Action Française acusó a los judíos; cómo no. El Louvre cerró sus puertas por unos días; cuando las reabrió, filas de gente intentaban ver el espacio vacío donde había estado el Leonardo, al cual, hasta entonces, nadie le había prestado demasiada atención. Kuper cita a Jérôme Coignard diciendo que sin quererlo el museo exhibía la primera instalación conceptual en la historia del arte: la ausencia de un cuadro. Entre la multitud que visitó el salón entonces se hallaban dos escritores de Praga: Max Brod y Franz Kafka, quienes, viajando barato, redactaban una guía de cómo hacerlo “en Suiza, en París”, para viajeros de escasos recursos como ellos. “Kafka siempre se adelantó a su tiempo”, añade Kuper.
Vincenzo Peruggia, el inmigrante que sufría de envenenamiento de plomo, aparentemente durmió en algún ropero al interior del recinto. El Louvre cerraba sus puertas lunes y muchos trabajadores se dedicaban a limpieza o reparaciones. No extrañó que uno de ellos, al menos vestido igual, saliera con un pequeño promontorio debajo de su overol. La falta de la pieza pasó desapercibida hasta el jueves, porque no era inusual que los fotógrafos del museo se llevaran los cuadros a casa sin dar razón de ello. Cuando les preguntaron qué día retornarían el da Vinci, respondieron que jamás lo tomaron. Entonces comenzó el revuelo.

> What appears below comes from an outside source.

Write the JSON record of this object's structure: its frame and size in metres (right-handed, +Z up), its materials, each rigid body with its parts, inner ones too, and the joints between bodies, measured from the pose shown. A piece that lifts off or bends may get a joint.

La policía siguió pistas sin éxito, mas un día un amigo del poeta Guillaume Apollinaire trató de vender una estatuilla ibérica que había robado del Louvre, y se dedujo que también él tendría el retrato renacentista. El individuo se había hecho de estatuillas provenientes de la península en dos ocasiones. Dio algunas a Apollinaire y otras a Picasso. Muchísimo más tarde, Pablo aclararía que si se contemplaba bien las orejas de las Señoritas de Avignon, se sabría que eran las mismas de las figuras robadas. Poeta y pintor se desesperaron. Agarraron los peligrosos objetos con intención de tirarlos al Sena fuera de la villa. No lo hicieron; tampoco lograron eludir a los investigadores y terminaron detenidos. Apollinaire pasó seis días en una celda, donde escribiría Mes prisons. Ambos sollozaron ante el juez y el corpulento vate quedó alelado escuchando a Picasso jurar desconocerlo: Pedro negando a Jesús…

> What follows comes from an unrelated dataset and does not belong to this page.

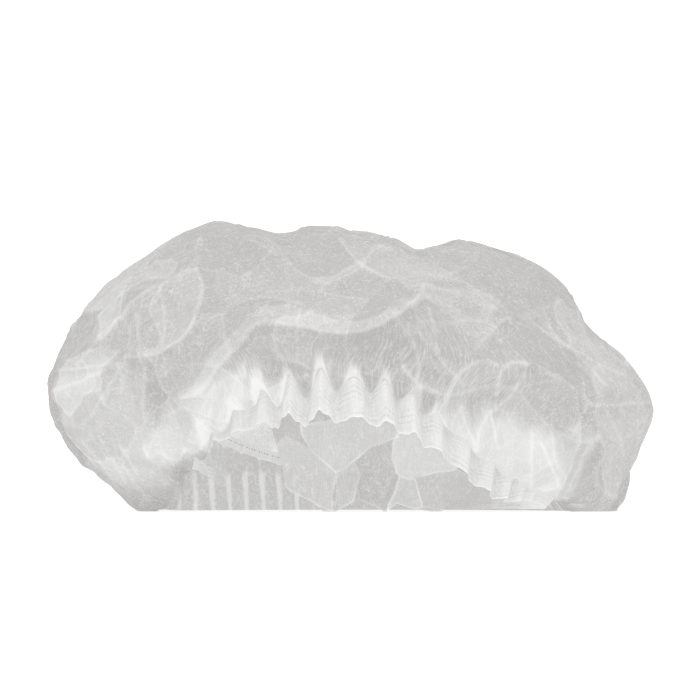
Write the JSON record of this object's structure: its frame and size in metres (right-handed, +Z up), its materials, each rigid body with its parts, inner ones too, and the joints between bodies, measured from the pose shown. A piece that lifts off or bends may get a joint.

La justicia los absolvió. Era evidente que no formaban parte del rarísimo complot. En 1913, en Italia, alguien de la casa Uffizi fue contactado por un individuo que aseguraba tener consigo la pintura. Quisieron verla y la autentificaron. Peruggia alegó que deseaba devolverla a Italia, por el saqueo de arte que hiciera en su tierra Napoleón. Lo único que consiguió fue ser arrestado por las autoridades italianas, y juzgado -en medio de simpatía popular-, recibiendo una breve condena.

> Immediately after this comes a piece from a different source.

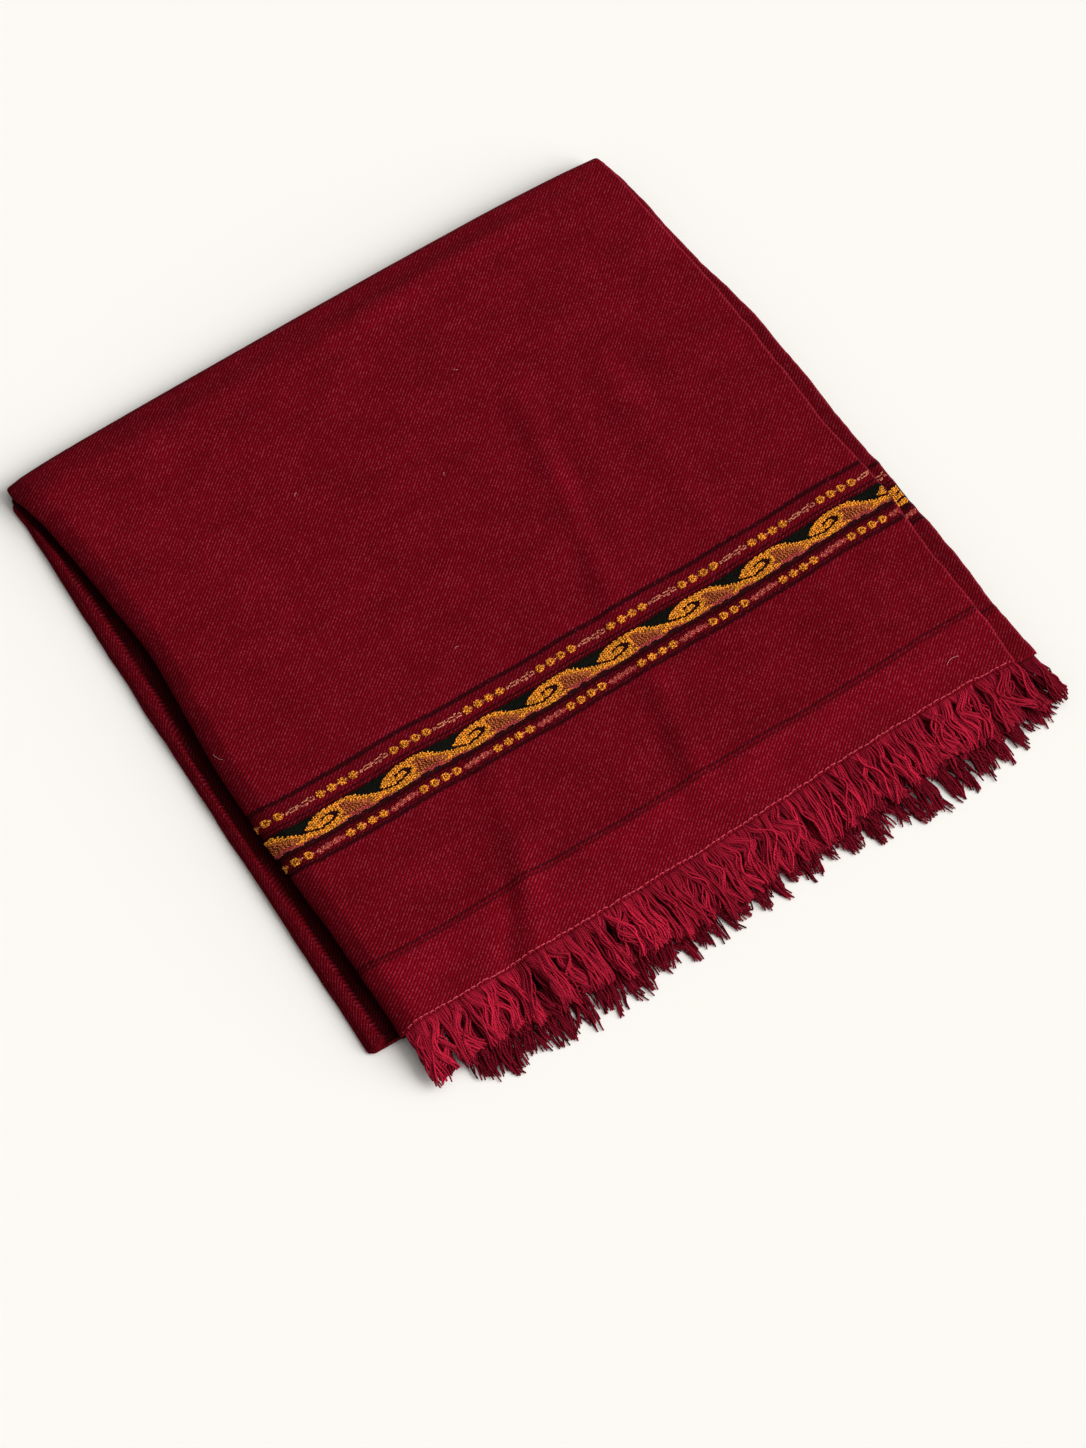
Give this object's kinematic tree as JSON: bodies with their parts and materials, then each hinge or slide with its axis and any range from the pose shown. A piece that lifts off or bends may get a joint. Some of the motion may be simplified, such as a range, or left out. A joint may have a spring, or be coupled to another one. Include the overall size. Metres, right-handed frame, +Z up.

Contó que la mantuvo en la cocina de su cuarto de soltero y se enamoró. No era raro, la Joconde ejercía un hechizo sobre los hombres. Incluso en 1910 alguien se suicidó ante ella. El pintor holandés Kees van Dongen dijo: “Ella no tiene cejas y tiene una divertida sonrisa. Seguro que sus dientes son inmundos para sonreír tan cerrado”, mientras que Somerset Maugham desdeñó “la insípida sonrisa de esa afectada y hambrienta de sexo joven mujer”.
Recurro a esa obra maestra de Roger Shattuck, The Banquet Years, relato del origen del Avant Garde francés en cuatro figuras: Alfred Jarry, Henri Rousseau, Erik Satie y Guillaume Apollinaire. Allí el autor, en la sección dedicada a Wilhelm Apollinary Kostrowicki, llamado Apollinaire, describe el asunto y cómo, por un momento, opacó la rutilante estrella de aquél. La decepción del juzgado, la negativa de Picasso de conocerlo, no mellaron la amistad de los dos hombres, quienes, junto a Salmon y Jacob, sellaron “una de las más significativas colaboraciones literario-artísticas del siglo”.
Peruggia murió en la oscuridad. Incluso se confundió su muerte con la de un homónimo; por el contrario, la popularidad de la ahora Gioconda se extendió sin límites.
¿Quién robó la Mona Lisa? resulta una historia ingenua, la última feliz por los siguientes 30 años según Kurten. Es que a tiempo de su reaparición se asesinaba al archiduque Francisco Fernando y desaparecía una Europa para dar lugar a otra, la de Nietzsche y la de Kafka.
Del libro en preparación GEOGRAFÍA DE MIS PASOS, que vendrá a ser el Volumen 10 de mi Obra Completa.